#### YOUR INSTRUCTIONS
Your task is to print all of the data word for word.

#### AVAILABLE DATA
start

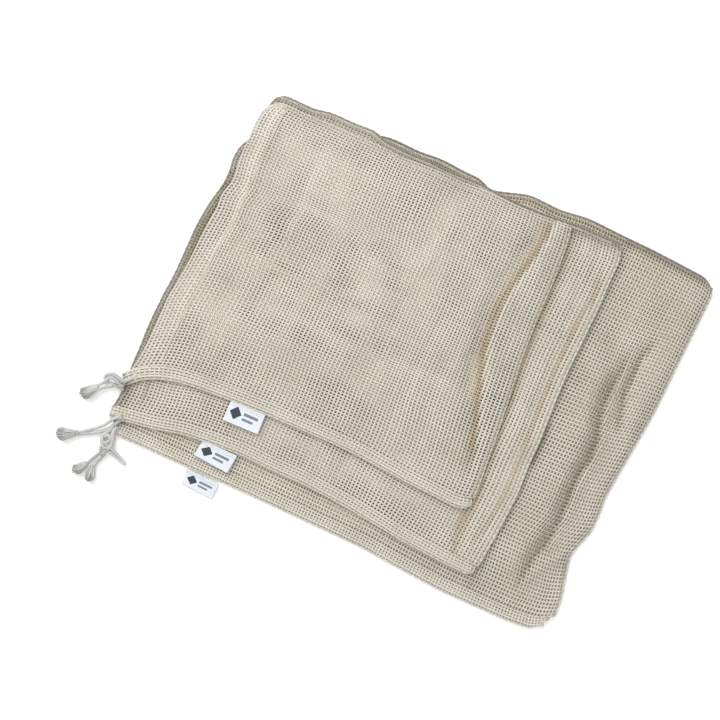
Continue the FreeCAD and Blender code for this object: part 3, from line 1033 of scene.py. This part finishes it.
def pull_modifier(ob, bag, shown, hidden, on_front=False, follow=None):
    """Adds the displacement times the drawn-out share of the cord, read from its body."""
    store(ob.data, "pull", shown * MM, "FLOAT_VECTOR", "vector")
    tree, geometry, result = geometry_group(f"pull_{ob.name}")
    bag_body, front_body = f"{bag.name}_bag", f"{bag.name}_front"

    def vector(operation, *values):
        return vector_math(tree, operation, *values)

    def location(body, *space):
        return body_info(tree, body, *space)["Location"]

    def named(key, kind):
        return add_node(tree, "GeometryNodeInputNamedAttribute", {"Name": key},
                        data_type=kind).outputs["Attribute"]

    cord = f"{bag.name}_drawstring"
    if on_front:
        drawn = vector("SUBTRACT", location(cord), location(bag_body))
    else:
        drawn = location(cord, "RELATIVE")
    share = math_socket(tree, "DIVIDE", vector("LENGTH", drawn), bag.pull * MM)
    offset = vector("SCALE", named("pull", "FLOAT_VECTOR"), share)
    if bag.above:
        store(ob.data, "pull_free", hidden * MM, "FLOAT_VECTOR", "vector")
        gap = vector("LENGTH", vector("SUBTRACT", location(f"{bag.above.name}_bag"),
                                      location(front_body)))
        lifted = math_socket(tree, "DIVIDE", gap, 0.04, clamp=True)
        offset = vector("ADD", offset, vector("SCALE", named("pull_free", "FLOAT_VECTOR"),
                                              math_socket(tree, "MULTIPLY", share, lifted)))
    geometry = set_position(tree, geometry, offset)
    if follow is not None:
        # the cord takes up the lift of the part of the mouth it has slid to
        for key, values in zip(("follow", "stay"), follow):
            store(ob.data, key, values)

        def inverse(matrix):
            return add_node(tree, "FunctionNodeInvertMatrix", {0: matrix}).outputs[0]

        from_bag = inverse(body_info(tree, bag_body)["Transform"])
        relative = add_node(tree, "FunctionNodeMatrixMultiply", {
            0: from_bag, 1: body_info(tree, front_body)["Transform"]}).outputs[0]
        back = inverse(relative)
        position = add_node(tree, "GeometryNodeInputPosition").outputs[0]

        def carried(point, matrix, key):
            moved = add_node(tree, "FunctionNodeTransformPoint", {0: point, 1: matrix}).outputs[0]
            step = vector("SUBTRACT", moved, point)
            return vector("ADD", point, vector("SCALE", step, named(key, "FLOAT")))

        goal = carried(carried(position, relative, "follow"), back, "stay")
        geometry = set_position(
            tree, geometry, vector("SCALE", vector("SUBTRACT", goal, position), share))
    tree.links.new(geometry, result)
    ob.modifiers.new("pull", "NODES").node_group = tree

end

#### SOLUTION TO THE PROBLEM
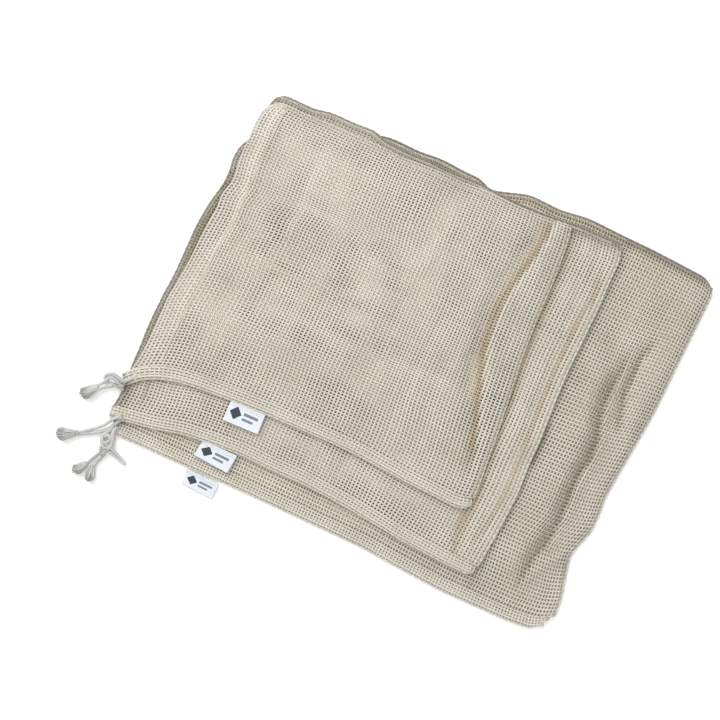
Continue the FreeCAD and Blender code for this object: part 3, from line 1033 of scene.py. This part finishes it.
def pull_modifier(ob, bag, shown, hidden, on_front=False, follow=None):
    """Adds the displacement times the drawn-out share of the cord, read from its body."""
    store(ob.data, "pull", shown * MM, "FLOAT_VECTOR", "vector")
    tree, geometry, result = geometry_group(f"pull_{ob.name}")
    bag_body, front_body = f"{bag.name}_bag", f"{bag.name}_front"

    def vector(operation, *values):
        return vector_math(tree, operation, *values)

    def location(body, *space):
        return body_info(tree, body, *space)["Location"]

    def named(key, kind):
        return add_node(tree, "GeometryNodeInputNamedAttribute", {"Name": key},
                        data_type=kind).outputs["Attribute"]

    cord = f"{bag.name}_drawstring"
    if on_front:
        drawn = vector("SUBTRACT", location(cord), location(bag_body))
    else:
        drawn = location(cord, "RELATIVE")
    share = math_socket(tree, "DIVIDE", vector("LENGTH", drawn), bag.pull * MM)
    offset = vector("SCALE", named("pull", "FLOAT_VECTOR"), share)
    if bag.above:
        store(ob.data, "pull_free", hidden * MM, "FLOAT_VECTOR", "vector")
        gap = vector("LENGTH", vector("SUBTRACT", location(f"{bag.above.name}_bag"),
                                      location(front_body)))
        lifted = math_socket(tree, "DIVIDE", gap, 0.04, clamp=True)
        offset = vector("ADD", offset, vector("SCALE", named("pull_free", "FLOAT_VECTOR"),
                                              math_socket(tree, "MULTIPLY", share, lifted)))
    geometry = set_position(tree, geometry, offset)
    if follow is not None:
        # the cord takes up the lift of the part of the mouth it has slid to
        for key, values in zip(("follow", "stay"), follow):
            store(ob.data, key, values)

        def inverse(matrix):
            return add_node(tree, "FunctionNodeInvertMatrix", {0: matrix}).outputs[0]

        from_bag = inverse(body_info(tree, bag_body)["Transform"])
        relative = add_node(tree, "FunctionNodeMatrixMultiply", {
            0: from_bag, 1: body_info(tree, front_body)["Transform"]}).outputs[0]
        back = inverse(relative)
        position = add_node(tree, "GeometryNodeInputPosition").outputs[0]

        def carried(point, matrix, key):
            moved = add_node(tree, "FunctionNodeTransformPoint", {0: point, 1: matrix}).outputs[0]
            step = vector("SUBTRACT", moved, point)
            return vector("ADD", point, vector("SCALE", step, named(key, "FLOAT")))

        goal = carried(carried(position, relative, "follow"), back, "stay")
        geometry = set_position(
            tree, geometry, vector("SCALE", vector("SUBTRACT", goal, position), share))
    tree.links.new(geometry, result)
    ob.modifiers.new("pull", "NODES").node_group = tree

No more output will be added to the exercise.